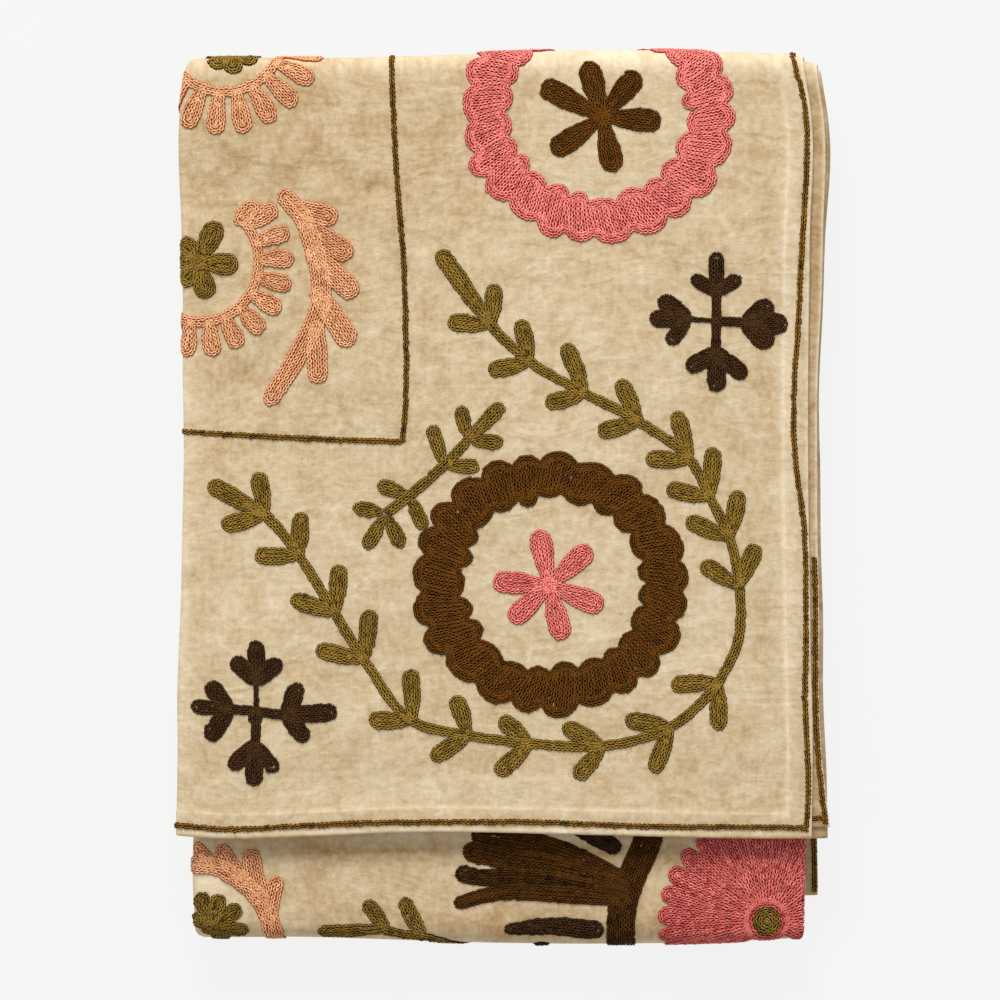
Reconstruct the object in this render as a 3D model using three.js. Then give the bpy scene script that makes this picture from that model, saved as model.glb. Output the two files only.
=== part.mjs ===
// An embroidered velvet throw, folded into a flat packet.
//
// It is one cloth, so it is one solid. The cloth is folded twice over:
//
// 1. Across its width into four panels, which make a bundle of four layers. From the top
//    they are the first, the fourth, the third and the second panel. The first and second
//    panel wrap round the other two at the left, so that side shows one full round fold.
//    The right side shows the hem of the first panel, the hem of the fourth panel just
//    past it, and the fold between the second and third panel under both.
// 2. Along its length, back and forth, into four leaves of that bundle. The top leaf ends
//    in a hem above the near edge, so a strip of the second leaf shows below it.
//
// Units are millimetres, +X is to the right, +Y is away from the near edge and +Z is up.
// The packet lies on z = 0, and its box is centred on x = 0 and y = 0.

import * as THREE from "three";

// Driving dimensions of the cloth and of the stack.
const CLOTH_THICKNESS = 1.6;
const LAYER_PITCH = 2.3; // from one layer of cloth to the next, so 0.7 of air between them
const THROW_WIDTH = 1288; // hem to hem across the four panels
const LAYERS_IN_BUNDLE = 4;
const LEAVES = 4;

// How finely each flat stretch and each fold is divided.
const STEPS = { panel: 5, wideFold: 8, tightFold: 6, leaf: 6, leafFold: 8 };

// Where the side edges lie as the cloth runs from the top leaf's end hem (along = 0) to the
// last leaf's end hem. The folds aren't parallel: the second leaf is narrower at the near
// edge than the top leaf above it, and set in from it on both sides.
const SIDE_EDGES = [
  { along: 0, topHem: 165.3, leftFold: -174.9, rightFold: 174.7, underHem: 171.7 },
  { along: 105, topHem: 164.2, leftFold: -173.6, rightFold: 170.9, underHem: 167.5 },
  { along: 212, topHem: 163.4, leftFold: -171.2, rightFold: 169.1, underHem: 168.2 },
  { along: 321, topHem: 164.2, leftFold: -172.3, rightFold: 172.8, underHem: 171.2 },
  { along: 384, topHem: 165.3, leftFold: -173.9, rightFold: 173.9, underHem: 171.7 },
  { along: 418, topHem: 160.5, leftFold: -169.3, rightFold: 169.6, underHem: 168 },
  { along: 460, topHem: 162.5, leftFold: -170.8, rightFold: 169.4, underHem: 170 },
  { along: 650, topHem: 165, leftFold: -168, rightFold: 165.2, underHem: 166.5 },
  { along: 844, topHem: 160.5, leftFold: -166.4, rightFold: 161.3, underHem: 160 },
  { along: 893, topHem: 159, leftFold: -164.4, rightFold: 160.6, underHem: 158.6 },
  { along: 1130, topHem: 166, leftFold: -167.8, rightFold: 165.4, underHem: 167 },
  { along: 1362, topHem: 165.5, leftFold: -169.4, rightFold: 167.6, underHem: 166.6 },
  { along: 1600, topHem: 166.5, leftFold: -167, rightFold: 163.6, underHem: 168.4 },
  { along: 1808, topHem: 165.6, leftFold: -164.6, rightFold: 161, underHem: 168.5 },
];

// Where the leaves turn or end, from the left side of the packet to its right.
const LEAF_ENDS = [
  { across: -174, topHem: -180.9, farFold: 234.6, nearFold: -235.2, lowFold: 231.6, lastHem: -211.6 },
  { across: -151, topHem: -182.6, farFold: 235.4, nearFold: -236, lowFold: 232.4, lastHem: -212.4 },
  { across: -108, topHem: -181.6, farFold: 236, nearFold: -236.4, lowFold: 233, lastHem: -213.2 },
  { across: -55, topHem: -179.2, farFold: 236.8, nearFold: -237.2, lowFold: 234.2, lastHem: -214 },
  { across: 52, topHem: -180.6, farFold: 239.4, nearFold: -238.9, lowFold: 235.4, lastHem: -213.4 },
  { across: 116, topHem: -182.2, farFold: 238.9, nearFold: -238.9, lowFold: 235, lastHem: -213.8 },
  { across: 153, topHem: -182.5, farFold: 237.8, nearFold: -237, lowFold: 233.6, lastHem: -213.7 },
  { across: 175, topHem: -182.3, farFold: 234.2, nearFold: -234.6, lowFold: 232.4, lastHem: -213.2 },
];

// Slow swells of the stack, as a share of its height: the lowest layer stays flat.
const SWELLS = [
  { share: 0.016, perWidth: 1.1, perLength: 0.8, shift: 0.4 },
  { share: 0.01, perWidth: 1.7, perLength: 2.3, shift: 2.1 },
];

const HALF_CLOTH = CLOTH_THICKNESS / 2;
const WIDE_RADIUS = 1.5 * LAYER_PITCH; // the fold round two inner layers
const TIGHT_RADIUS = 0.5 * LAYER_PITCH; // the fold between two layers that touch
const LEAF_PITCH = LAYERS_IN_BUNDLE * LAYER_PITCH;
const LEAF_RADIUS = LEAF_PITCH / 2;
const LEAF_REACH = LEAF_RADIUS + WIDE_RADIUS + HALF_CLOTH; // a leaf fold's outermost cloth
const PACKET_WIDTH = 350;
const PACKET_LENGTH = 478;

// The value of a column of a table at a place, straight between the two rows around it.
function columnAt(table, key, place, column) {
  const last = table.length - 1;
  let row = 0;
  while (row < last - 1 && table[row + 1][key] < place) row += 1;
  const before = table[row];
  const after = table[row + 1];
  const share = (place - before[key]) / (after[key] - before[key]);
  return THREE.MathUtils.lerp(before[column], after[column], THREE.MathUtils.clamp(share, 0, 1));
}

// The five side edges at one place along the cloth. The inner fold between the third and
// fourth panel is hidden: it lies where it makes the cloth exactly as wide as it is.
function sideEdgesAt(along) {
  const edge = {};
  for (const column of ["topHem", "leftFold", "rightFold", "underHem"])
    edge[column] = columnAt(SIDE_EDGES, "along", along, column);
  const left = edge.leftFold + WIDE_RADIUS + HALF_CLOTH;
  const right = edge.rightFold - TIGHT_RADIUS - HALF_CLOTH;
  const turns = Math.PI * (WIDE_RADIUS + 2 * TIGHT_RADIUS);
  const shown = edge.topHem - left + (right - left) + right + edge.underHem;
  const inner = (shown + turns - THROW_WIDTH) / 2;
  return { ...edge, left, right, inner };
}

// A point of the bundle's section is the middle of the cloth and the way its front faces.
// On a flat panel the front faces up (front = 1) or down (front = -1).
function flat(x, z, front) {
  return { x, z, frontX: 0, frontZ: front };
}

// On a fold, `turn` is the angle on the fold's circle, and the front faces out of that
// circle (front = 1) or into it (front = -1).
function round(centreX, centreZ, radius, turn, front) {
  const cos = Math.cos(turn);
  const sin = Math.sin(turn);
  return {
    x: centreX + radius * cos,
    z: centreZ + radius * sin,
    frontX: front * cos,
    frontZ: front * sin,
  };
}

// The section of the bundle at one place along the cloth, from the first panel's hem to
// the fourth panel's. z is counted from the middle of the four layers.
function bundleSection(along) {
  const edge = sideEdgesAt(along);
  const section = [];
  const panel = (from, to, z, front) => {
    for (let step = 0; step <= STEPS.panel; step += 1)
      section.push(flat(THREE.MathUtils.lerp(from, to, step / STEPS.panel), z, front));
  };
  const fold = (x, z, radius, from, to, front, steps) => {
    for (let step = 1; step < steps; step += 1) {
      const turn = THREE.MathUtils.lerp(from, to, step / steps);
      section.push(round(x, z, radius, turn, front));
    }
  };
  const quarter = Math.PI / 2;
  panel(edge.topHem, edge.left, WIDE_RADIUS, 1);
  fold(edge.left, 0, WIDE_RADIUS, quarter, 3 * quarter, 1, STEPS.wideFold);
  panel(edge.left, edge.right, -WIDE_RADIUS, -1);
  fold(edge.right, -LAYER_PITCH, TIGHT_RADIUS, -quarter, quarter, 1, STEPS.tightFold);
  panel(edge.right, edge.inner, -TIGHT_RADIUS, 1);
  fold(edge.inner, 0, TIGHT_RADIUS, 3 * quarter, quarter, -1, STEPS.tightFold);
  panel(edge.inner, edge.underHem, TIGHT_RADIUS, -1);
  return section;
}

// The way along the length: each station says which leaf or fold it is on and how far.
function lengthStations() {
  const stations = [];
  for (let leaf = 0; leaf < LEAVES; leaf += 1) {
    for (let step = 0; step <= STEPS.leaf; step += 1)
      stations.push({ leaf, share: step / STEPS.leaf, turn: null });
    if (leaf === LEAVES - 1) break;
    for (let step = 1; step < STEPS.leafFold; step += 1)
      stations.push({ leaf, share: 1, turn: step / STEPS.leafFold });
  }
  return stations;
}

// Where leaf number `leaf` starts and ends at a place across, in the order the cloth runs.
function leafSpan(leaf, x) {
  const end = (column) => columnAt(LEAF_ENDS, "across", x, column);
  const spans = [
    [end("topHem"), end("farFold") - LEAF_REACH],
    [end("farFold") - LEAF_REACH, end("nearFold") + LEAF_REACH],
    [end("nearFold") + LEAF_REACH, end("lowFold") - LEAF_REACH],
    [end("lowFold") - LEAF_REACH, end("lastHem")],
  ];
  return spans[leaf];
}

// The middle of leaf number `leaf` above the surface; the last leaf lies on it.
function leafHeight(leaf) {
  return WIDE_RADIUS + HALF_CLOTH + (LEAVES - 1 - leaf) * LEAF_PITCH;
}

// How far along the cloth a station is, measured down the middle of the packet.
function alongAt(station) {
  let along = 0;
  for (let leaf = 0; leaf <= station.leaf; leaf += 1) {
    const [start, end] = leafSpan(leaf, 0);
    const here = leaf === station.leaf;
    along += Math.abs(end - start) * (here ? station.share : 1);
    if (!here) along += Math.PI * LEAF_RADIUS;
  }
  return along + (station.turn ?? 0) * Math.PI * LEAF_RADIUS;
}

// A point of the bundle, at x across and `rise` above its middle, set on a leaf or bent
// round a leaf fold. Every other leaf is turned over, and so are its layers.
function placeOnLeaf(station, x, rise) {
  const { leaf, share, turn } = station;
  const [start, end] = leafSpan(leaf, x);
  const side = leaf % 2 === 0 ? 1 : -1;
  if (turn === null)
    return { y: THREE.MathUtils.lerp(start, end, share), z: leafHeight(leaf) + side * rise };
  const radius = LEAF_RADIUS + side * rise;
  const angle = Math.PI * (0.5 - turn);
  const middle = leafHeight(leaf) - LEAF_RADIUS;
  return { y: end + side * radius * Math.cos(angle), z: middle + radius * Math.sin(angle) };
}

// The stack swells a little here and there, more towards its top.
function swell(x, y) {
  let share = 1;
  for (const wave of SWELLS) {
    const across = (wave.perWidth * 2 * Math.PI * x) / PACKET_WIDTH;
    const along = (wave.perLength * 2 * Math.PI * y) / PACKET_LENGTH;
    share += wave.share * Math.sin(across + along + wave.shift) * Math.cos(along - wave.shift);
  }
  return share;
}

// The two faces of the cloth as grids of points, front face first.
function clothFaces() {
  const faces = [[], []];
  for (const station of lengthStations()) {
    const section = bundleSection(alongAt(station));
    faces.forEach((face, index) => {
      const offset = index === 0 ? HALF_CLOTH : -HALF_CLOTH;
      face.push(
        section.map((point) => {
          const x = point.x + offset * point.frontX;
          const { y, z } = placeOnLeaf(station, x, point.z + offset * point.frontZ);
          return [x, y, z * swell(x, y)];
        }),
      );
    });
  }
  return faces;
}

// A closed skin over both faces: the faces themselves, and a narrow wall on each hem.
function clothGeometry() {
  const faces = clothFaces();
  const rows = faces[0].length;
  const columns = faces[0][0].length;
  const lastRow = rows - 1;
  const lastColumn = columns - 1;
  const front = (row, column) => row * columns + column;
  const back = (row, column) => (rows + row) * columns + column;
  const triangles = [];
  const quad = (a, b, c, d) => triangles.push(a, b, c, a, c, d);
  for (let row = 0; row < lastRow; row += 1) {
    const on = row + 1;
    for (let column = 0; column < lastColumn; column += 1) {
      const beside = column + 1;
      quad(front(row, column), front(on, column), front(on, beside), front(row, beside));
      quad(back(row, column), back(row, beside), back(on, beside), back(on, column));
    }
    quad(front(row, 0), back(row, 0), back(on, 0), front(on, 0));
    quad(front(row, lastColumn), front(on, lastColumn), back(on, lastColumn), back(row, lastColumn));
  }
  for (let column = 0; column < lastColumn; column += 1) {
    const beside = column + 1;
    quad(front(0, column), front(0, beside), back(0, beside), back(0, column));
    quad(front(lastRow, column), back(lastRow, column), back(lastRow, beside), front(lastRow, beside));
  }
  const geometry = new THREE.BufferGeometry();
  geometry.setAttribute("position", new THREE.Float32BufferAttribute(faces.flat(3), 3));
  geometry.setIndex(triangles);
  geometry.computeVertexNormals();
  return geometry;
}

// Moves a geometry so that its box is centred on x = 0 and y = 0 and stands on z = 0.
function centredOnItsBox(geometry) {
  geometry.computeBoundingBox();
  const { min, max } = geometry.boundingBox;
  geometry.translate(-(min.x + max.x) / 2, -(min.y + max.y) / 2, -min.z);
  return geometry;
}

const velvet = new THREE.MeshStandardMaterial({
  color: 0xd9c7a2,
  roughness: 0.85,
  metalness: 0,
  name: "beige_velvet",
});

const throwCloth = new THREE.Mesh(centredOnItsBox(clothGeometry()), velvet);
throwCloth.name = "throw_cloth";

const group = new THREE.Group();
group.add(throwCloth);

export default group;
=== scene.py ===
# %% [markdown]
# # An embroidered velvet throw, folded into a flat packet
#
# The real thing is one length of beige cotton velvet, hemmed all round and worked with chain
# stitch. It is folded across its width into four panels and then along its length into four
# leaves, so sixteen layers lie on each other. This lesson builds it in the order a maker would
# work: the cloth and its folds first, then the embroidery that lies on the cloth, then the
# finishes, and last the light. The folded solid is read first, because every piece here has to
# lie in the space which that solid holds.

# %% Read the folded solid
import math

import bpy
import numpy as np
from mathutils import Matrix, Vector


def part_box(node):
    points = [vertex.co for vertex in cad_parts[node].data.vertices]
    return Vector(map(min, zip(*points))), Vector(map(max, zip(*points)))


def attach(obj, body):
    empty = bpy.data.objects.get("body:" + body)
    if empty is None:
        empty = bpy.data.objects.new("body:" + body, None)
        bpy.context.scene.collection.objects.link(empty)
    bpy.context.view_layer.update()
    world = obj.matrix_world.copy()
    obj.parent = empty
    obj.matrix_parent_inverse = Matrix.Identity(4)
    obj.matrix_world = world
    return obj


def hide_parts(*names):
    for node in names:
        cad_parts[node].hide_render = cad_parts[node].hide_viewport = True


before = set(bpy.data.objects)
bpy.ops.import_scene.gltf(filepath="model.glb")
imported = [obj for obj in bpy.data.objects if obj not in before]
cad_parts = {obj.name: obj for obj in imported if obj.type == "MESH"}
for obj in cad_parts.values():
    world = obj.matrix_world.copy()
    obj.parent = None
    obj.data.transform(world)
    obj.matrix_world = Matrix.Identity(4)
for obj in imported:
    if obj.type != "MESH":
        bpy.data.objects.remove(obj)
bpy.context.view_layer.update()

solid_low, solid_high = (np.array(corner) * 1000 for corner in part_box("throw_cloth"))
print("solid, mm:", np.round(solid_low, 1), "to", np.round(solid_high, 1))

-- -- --

- _To be done_
In the listing above, find the line with "const throwCloth = new" and the line with "obj.parent = empty". Output those two lines and every line between them, exactly as written.

- _Output of the task_
const throwCloth = new THREE.Mesh(centredOnItsBox(clothGeometry()), velvet);
throwCloth.name = "throw_cloth";

const group = new THREE.Group();
group.add(throwCloth);

export default group;
=== scene.py ===
# %% [markdown]
# # An embroidered velvet throw, folded into a flat packet
#
# The real thing is one length of beige cotton velvet, hemmed all round and worked with chain
# stitch. It is folded across its width into four panels and then along its length into four
# leaves, so sixteen layers lie on each other. This lesson builds it in the order a maker would
# work: the cloth and its folds first, then the embroidery that lies on the cloth, then the
# finishes, and last the light. The folded solid is read first, because every piece here has to
# lie in the space which that solid holds.

# %% Read the folded solid
import math

import bpy
import numpy as np
from mathutils import Matrix, Vector


def part_box(node):
    points = [vertex.co for vertex in cad_parts[node].data.vertices]
    return Vector(map(min, zip(*points))), Vector(map(max, zip(*points)))


def attach(obj, body):
    empty = bpy.data.objects.get("body:" + body)
    if empty is None:
        empty = bpy.data.objects.new("body:" + body, None)
        bpy.context.scene.collection.objects.link(empty)
    bpy.context.view_layer.update()
    world = obj.matrix_world.copy()
    obj.parent = empty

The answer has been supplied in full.